• Task instructions: Reproduce only this span: the line containing "Write the Blender", the line containing "grooved side up.", and every line between them, all exactly as given.

-------- Source data --------

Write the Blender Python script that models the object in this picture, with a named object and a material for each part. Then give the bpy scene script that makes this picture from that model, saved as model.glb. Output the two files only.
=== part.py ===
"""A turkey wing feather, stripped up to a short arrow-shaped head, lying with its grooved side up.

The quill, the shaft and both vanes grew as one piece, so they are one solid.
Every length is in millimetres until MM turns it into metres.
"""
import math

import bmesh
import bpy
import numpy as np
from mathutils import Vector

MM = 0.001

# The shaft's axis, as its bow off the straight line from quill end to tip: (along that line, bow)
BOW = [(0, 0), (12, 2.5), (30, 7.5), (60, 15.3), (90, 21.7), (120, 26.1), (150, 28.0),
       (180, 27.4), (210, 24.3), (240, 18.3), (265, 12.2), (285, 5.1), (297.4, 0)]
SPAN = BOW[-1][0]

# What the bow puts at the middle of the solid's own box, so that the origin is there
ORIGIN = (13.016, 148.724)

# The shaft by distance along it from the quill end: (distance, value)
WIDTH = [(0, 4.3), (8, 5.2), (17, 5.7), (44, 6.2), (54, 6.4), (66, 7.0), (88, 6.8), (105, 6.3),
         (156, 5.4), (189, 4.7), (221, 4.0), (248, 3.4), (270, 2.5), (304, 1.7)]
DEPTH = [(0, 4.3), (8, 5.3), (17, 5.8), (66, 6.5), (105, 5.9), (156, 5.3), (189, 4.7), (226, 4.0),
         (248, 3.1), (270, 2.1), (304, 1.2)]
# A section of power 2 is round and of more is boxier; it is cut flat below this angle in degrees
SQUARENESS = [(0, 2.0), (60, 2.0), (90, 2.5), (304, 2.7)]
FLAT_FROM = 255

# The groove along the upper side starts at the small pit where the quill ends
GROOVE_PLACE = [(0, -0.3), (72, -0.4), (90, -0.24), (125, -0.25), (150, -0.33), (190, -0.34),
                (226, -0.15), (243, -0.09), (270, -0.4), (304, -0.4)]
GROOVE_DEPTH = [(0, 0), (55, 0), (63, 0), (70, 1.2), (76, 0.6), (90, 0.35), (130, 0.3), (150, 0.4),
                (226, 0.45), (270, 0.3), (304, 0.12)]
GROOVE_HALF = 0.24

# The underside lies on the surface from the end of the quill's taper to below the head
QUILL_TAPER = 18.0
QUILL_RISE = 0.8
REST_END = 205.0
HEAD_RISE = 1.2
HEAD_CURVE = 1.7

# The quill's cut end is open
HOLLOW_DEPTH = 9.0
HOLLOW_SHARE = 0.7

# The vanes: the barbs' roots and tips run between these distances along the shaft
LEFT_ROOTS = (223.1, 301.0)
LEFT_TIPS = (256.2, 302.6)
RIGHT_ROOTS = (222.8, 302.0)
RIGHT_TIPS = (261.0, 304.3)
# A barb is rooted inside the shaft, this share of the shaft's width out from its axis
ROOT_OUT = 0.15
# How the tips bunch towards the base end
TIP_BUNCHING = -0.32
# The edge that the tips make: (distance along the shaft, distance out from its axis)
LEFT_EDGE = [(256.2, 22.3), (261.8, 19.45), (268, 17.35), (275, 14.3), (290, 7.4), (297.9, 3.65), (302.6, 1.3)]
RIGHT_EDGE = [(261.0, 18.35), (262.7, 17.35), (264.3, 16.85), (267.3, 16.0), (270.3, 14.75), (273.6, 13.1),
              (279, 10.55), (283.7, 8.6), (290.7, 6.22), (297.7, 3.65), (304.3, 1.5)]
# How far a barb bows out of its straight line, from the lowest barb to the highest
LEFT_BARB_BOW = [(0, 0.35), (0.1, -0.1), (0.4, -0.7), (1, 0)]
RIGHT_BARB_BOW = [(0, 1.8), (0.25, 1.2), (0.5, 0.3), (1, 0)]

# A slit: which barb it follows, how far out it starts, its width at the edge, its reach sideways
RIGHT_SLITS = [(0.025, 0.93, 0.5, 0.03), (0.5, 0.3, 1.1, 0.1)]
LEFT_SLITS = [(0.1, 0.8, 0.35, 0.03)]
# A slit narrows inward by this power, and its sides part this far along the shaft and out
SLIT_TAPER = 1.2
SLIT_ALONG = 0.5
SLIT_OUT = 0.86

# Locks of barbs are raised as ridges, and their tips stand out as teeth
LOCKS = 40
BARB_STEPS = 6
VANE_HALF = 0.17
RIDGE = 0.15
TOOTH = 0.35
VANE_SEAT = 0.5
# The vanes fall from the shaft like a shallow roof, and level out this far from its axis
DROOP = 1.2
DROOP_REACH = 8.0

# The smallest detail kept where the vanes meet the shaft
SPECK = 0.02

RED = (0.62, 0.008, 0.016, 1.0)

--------
-------- Source data --------

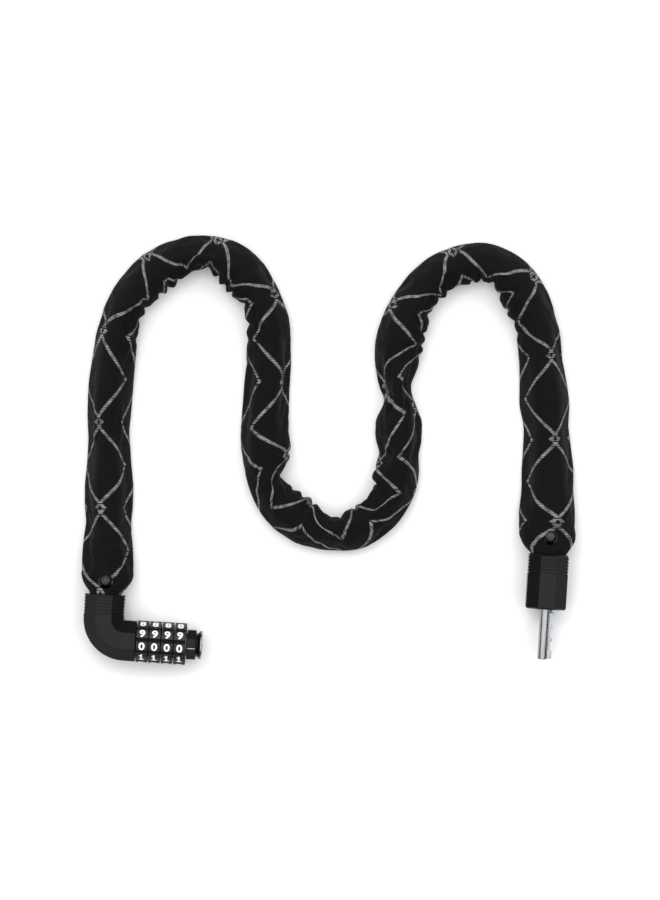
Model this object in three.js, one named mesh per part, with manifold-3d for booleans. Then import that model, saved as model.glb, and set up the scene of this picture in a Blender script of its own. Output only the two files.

--------

• Reply:
Write the Blender Python script that models the object in this picture, with a named object and a material for each part. Then give the bpy scene script that makes this picture from that model, saved as model.glb. Output the two files only.
=== part.py ===
"""A turkey wing feather, stripped up to a short arrow-shaped head, lying with its grooved side up.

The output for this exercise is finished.